You have to realize the value of time. As an element in composition – outlined in the music you are dancing to for example. And also time as an element in life – you have to come and take class daily, and performances are always accorded your timepiece’s respect; one must never be late especially for your own show.

Working alongside others in a company or school you must become your own person in a sea of personalities. You learn silently to respect the space of others as you strive to fully occupy your own. This silence can be a double edged sword. The old school adage “dancers are seen and not heard” can mean that you might loose your right to express your grievances, loose the opportunity to be an empowered voice in ‘real life’.

The paradox there is that you strive all along for personal empowerment. You work to master your sinews and gravity to enable you to be an ideal; flexible, sure footed, heroic and even tragic.

In the end the challenges in dance are for all of us, dancers, dance makers and the audience alike. For dancers we have to truly question our reasons for dancing. To connect to this passion for dancing in our daily lives so that it may blossom on stage and in turn connect to the audience we work with. For the choreographers and dance leaders there is the constant challenge of community development as well as inspiration and craft on the stage. For the audience the challenge is allow the dance to take away the layers of mass media conditioning allowing us again to be transported.

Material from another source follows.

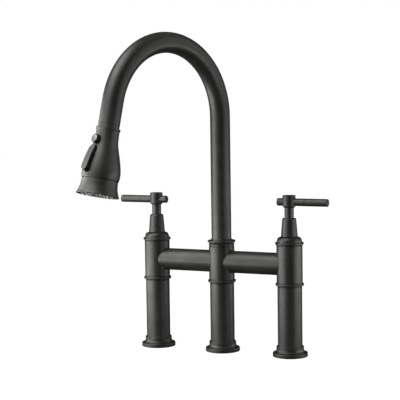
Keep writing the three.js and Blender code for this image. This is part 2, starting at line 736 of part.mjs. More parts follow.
// A tool or piece drawn pointing along +Z, turned to point out of the grip's front.
function atFront(geometry, depth, reach, lean) {
  return geometry.rotateX(Math.PI / 2 - lean).translate(0, -reach, -depth);
}

function buttonAt(geometry) {
  return atFront(geometry, BUTTON_AT, BUTTON_DEPTH, BUTTON_LEAN);
}

function oblongBlock(halfWidth, length, sunk, proud, rounding) {
  const shape = oblong(halfWidth - rounding, length - 2 * rounding);
  const depth = sunk + proud - 2 * rounding;
  const block = new THREE.ExtrudeGeometry(shape, {
    depth,
    curveSegments: OBLONG_STEPS,
    bevelEnabled: rounding > 0,
    bevelThickness: rounding,
    bevelSize: rounding,
    bevelSegments: 1,
  });
  return block.translate(0, 0, rounding - sunk);
}

function sprayGrip() {
  const buttonHole = buttonAt(rod(BUTTON_RADIUS + FIT, -BUTTON_HOLE_DEPTH, BUTTON_PROUD, OUTER_SIDES));
  const wide = ROCKER_HALF_WIDTH + SLOT_FIT;
  const long = ROCKER_LENGTH + 2 * SLOT_FIT;
  const block = oblongBlock(wide, long, SLOT_DEPTH, SLOT_DEPTH, 0);
  const slot = atFront(block, ROCKER_AT, PIN_DEPTH, ROCKER_LEAN);
  const pinReach = PIN_HALF_LENGTH + FIT;
  const pinHole = alongX(rod(PIN_RADIUS + FIT, -pinReach, pinReach, SMALL_SIDES));
  return carve(sprayGripShell(), buttonHole, slot, pinHole.translate(0, -PIN_DEPTH, -ROCKER_AT));
}

function modeRocker() {
  const block = oblongBlock(ROCKER_HALF_WIDTH, ROCKER_LENGTH, ROCKER_SUNK, ROCKER_PROUD, ROCKER_ROUNDING);
  const reach = ROCKER_HALF_WIDTH + FIT;
  const pinBore = alongX(rod(PIN_RADIUS + FIT, -reach, reach, SMALL_SIDES));
  return atFront(carve(block, pinBore), ROCKER_AT, PIN_DEPTH, ROCKER_LEAN);
}

function rockerPin() {
  return alongX(rod(PIN_RADIUS, -PIN_HALF_LENGTH, PIN_HALF_LENGTH, SMALL_SIDES))
    .translate(0, -PIN_DEPTH, -ROCKER_AT);
}

function sprayButton() {
  return buttonAt(turned([
    [0, -BUTTON_SUNK - BUTTON_STEM_LENGTH],
    [BUTTON_STEM_RADIUS, -BUTTON_SUNK - BUTTON_STEM_LENGTH],
    [BUTTON_STEM_RADIUS, -BUTTON_SUNK],
    [BUTTON_RADIUS, -BUTTON_SUNK],
    [BUTTON_RADIUS, BUTTON_PROUD - BUTTON_ROUNDING],
    [BUTTON_RADIUS - BUTTON_ROUNDING, BUTTON_PROUD],
    [0, BUTTON_PROUD],
  ]));
}

class SpringLine extends THREE.Curve {
  getPoint(t, target = new THREE.Vector3()) {
    const angle = t * SPRING_TURNS * 2 * Math.PI;
    const height = t * (SPRING_LENGTH - 2 * SPRING_WIRE) + SPRING_WIRE;
    return target.set(SPRING_RADIUS * Math.cos(angle), SPRING_RADIUS * Math.sin(angle), height);
  }
}

function buttonSpring() {
  const wire = circle(SPRING_WIRE, SPRING_SIDES);
  const spring = new THREE.ExtrudeGeometry(wire, { steps: SPRING_STEPS, extrudePath: new SpringLine() });
  return buttonAt(spring.translate(0, 0, -BUTTON_SUNK - FIT - SPRING_LENGTH));
}

function diverterCore() {
  const core = turnedDown([
    [WATER_BORE, CORE_PLATE_BOTTOM],
    [CORE_PLATE_RADIUS, CORE_PLATE_BOTTOM],
    [CORE_PLATE_RADIUS, CORE_PLATE_TOP],
    [CORE_RADIUS, CORE_PLATE_TOP],
    [CORE_RADIUS, CORE_TOP + CORE_FLANGE],
    [CORE_FLANGE_RADIUS, CORE_TOP + CORE_FLANGE],
    [CORE_FLANGE_RADIUS, CORE_TOP],
    [WATER_BORE, CORE_TOP],
  ], GRIP_SIDES);
  const valveBore = buttonAt(rod(BUTTON_STEM_RADIUS + FIT, -BUTTON_DEPTH + WATER_BORE, 0, SMALL_SIDES));
  return carve(core, valveBore);
}

function hoseNut() {
  return turnedDown([
    [WATER_BORE, GRIP_FLOOR],
    [HOSE_NUT_RADIUS, GRIP_FLOOR],
    [HOSE_NUT_RADIUS, HOSE_NUT_TOP],
    [HOSE_RADIUS + FIT, HOSE_NUT_TOP],
    [HOSE_RADIUS + FIT, HOSE_NUT_TOP + HOSE_NUT_SOCKET],
    [WATER_BORE, HOSE_NUT_TOP + HOSE_NUT_SOCKET],
  ], INNER_SIDES);
}

function sprayBell() {
  const outside = smoothOutline(BELL_OUTLINE, BELL_OUTLINE_STEPS);
  const [rim, rimDepth] = outside.at(-1);
  const spigot = GRIP_MOUTH - FIT;
  const inside = outside.filter(([, depth]) => depth > BELL_TOP + BELL_WALL && depth < NOZZLE_PLATE_TOP);
  const cavity = inside.map(([radius, depth]) => [radius - BELL_WALL, depth]);
  return turnedDown([
    [FACE_RADIUS + FIT, rimDepth],
    [rim, rimDepth],
    ...outside.slice(0, -1).toReversed(),
    [spigot, BELL_TOP],
    [spigot, BELL_SPIGOT_TOP],
    [spigot - BELL_SPIGOT_WALL, BELL_SPIGOT_TOP],
    [spigot - BELL_SPIGOT_WALL, BELL_TOP],
    ...cavity,
    [NOZZLE_PLATE_RADIUS + FIT, NOZZLE_PLATE_TOP],
    [NOZZLE_PLATE_RADIUS + FIT, FACE_BACK - FIT],
    [FACE_RADIUS + FIT, FACE_BACK - FIT],
  ], GRIP_SIDES);
}

// One copy of a tool for each nozzle, round the face.
function nozzleRow(radius, top, bottom) {
  const nozzle = turnedDown([[0, bottom], [radius, bottom], [radius, top], [0, top]], NOZZLE_SIDES);
  return Array.from({ length: NOZZLE_COUNT }, (_, i) => {
    return nozzle.clone().translate(NOZZLE_CIRCLE, 0, 0).rotateZ((2 * Math.PI * i) / NOZZLE_COUNT);
  });
}

function sprayFace() {
  const crownZ = FACE_BACK + FACE_EDGE;
  const disc = turnedDown([
    [AERATOR_RADIUS + FIT, crownZ + FACE_CROWN],
    ...bow(0, crownZ, FACE_RADIUS, FACE_CROWN, 70, 0, 3),
    [FACE_RADIUS, FACE_BACK],
    [AERATOR_RADIUS + FIT, FACE_BACK],
  ]);
  return carve(disc, ...nozzleRow(NOZZLE_RADIUS + FIT, FACE_BACK - FIT, NOZZLE_TIP + FIT));
}

function nozzleRing() {
  const plate = turnedDown([
    [NOZZLE_PLATE_BORE, NOZZLE_PLATE_BOTTOM],
    [NOZZLE_PLATE_RADIUS, NOZZLE_PLATE_BOTTOM],
    [NOZZLE_PLATE_RADIUS, NOZZLE_PLATE_TOP + FIT],
    [NOZZLE_PLATE_BORE, NOZZLE_PLATE_TOP + FIT],
  ]);
  return weld(plate, ...nozzleRow(NOZZLE_RADIUS, NOZZLE_PLATE_BOTTOM - FIT, NOZZLE_TIP));
}

function aerator() {
  const bottom = FACE_BACK + FACE_EDGE + FACE_CROWN - FIT;
  return turnedDown([
    [0, bottom],
    [AERATOR_RADIUS, bottom],
    [AERATOR_RADIUS, bottom - AERATOR_LENGTH],
    [AERATOR_RADIUS - AERATOR_WALL, bottom - AERATOR_LENGTH],
    [AERATOR_RADIUS - AERATOR_WALL, bottom - AERATOR_WALL],
    [0, bottom - AERATOR_WALL],
  ], INNER_SIDES);
}

function hoseEndFitting() {
  return turned([
    [WATER_BORE, 0],
    [HOSE_FITTING_RADIUS, 0],
    [HOSE_FITTING_RADIUS, HOSE_FITTING_HEIGHT],
    [HOSE_RADIUS + FIT, HOSE_FITTING_HEIGHT],
    [HOSE_RADIUS + FIT, HOSE_FOOT_Z - FIT],
    [WATER_BORE, HOSE_FOOT_Z - FIT],
  ], INNER_SIDES);
}

// Assembly ---------------------------------------------------------------------------------

const leftPost = groupOf(...endPostPieces('left'), ...handlePieces('left', -1));
leftPost.position.x = -LEG_SPACING;

const rightPost = groupOf(...endPostPieces('right'), ...handlePieces('right', 1));
rightPost.position.x = LEG_SPACING;
rightPost.getObjectByName('valve_body_right').rotation.z = Math.PI;

const leftBridge = piece('bridge_tube_left', bridgeTube(), MATTE_BLACK);
leftBridge.position.x = -LEG_SPACING;

const centrePost = groupOf(
  ...legPieces('centre'),
  piece('bridge_body', bridgeBody(), MATTE_BLACK),
  leftBridge,
  piece('bridge_tube_right', bridgeTube(), MATTE_BLACK),
  piece('mixed_water_tube', mixedWaterTube(), BRASS),
  piece('hose_end_fitting', hoseEndFitting(), BRASS),
);

const sprayHead = groupOf(
  piece('hose_nut', hoseNut(), BRASS),
  piece('spray_grip', sprayGrip(), MATTE_BLACK),
  piece('spray_bell', sprayBell(), MATTE_BLACK),
  piece('spray_face', sprayFace(), DARK_PLASTIC),
  piece('nozzle_ring', nozzleRing(), GREY_RUBBER),
  piece('aerator', aerator(), GREY_RUBBER),
  piece('diverter_core', diverterCore(), DARK_PLASTIC),
  piece('spray_button', sprayButton(), BUTTON_GREY),
  piece('button_spring', buttonSpring(), STEEL),
  piece('mode_rocker', modeRocker(), BUTTON_GREY),
  piece('rocker_pin', rockerPin(), STEEL),
  piece('dock_sleeve', turnedDown([
    [DOCK_BORE, SPOUT_TAIL - FIT],
    [SPOUT_BORE - FIT, SPOUT_TAIL - FIT],
    [SPOUT_BORE - FIT, DOCK_TOP],
    [DOCK_BORE, DOCK_TOP],
  ]), DARK_PLASTIC),
);
sprayHead.position.set(0, SPOUT_BEND_RADIUS * (-1 - Math.cos(SPOUT_TILT)),
  SPOUT_BEND_Z + SPOUT_BEND_RADIUS * Math.sin(SPOUT_TILT));
sprayHead.rotation.x = -SPOUT_TILT;

const spout = groupOf(
  piece('glide_ring', ring(GLIDE_RADIUS, SPOUT_SPIGOT_RADIUS + FIT, GLIDE_BOTTOM_Z,
    GLIDE_BOTTOM_Z + GLIDE_THICKNESS), DARK_PLASTIC),
  piece('spout_collar', spoutCollar(), MATTE_BLACK),
  piece('spout_spigot', spoutSpigot(), BRASS),
  piece('o_ring_lower', oRing(O_RING_STEPS[0]), BLACK_RUBBER),
  piece('o_ring_upper', oRing(O_RING_STEPS[1]), BLACK_RUBBER),
  piece('gooseneck', gooseneck(), MATTE_BLACK),
  piece('spray_hose', sprayHose(), BRAIDED_NYLON),
  sprayHead,
);
spout.rotation.z = SPOUT_TURN;

export default groupOf(leftPost, centrePost, rightPost, spout);
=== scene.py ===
"""Bridge kitchen faucet in matte black: the finished look of every piece.

Lengths are written in millimetres and turned into metres by MM. The origin is on the deck,
on the axis of the centre leg; +X runs along the bridge and -Y points at the sink.
"""

import json
import math

import bpy
from mathutils import Matrix, Vector

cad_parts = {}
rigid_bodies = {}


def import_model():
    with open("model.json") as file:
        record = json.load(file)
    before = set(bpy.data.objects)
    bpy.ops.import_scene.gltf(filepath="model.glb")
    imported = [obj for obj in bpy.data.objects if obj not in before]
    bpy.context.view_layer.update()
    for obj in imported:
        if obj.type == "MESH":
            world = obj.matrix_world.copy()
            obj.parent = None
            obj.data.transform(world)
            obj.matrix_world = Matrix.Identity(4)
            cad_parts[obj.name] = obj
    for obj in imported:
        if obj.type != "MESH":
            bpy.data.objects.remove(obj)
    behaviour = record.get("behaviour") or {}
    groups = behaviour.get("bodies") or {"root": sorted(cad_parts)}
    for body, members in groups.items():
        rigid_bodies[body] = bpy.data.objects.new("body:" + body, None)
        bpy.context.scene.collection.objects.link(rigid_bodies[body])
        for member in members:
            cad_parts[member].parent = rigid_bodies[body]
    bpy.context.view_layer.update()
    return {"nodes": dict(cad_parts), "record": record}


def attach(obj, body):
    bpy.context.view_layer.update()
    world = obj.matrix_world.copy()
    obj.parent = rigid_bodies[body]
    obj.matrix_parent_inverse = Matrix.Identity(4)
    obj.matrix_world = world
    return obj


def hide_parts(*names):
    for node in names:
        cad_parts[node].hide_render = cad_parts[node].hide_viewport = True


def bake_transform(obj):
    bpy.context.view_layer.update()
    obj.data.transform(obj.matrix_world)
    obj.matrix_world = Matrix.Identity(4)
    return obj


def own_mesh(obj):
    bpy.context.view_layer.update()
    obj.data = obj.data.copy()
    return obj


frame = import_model()

MM = 0.001
QUARTER = math.pi / 2
FULL_TURN = 2 * math.pi

# Layout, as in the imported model
LEG_SPACING = 101.6
BRIDGE_Z = 125.7
POSTS = {"left": -LEG_SPACING, "centre": 0.0, "right": LEG_SPACING}
SPOUT_TURN = -0.3217
SPOUT_TILT = 0.24
BEND_RADIUS = 99.97
BEND_Z = 326.65

# Roundness
TURN_SIDES = 96
SMALL_SIDES = 48
HOSE_SIDES = 32
NOZZLE_SIDES = 20
ARC_STEP = math.radians(15)
MERGE_DISTANCE = 2e-6
BEVEL_SEGMENTS = 4

# Edges that are sharper than this stay sharp
SMOOTH_ANGLE = math.radians(32)
FLAT_ANGLE = math.radians(10)
BEVEL_ANGLE = math.radians(40)


# Camera, floor and lights --------------------------------------------------------------------

# The camera that was fitted to the photograph, in millimetres
CAMERA_LENS = 109.12
CAMERA_SENSOR = 36
CAMERA_PLACE = Vector((709.01, -1525.52, 340.75))
CAMERA_RIGHT = Vector((0.89975, 0.43618, -0.01377))
CAMERA_UP = Vector((-0.02094, 0.07467, 0.99699))

# Points that the softboxes are aimed at
MIDDLE, DECK, SPRAY = (0, 0, 0.2), (0, 0, 0), (-0.06, -0.2, 0.25)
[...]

Dance indeed is the oldest art. It is the witness to the primal mimetic energy that fills us as we dance, allowing us to transform into conduits for our archetypal heroes and presenting our human quests in realms of the romantic, the idyllic, the contemporary and even the sacred. In our dancers the spirit moves.

It is fascinating how despite the grave economic and political situation of the Philippines at present, dance continues its age old cycle of discovery, teaching and performances. Keep your eyes and ears open for classes, festivals and presentations and experience dance again.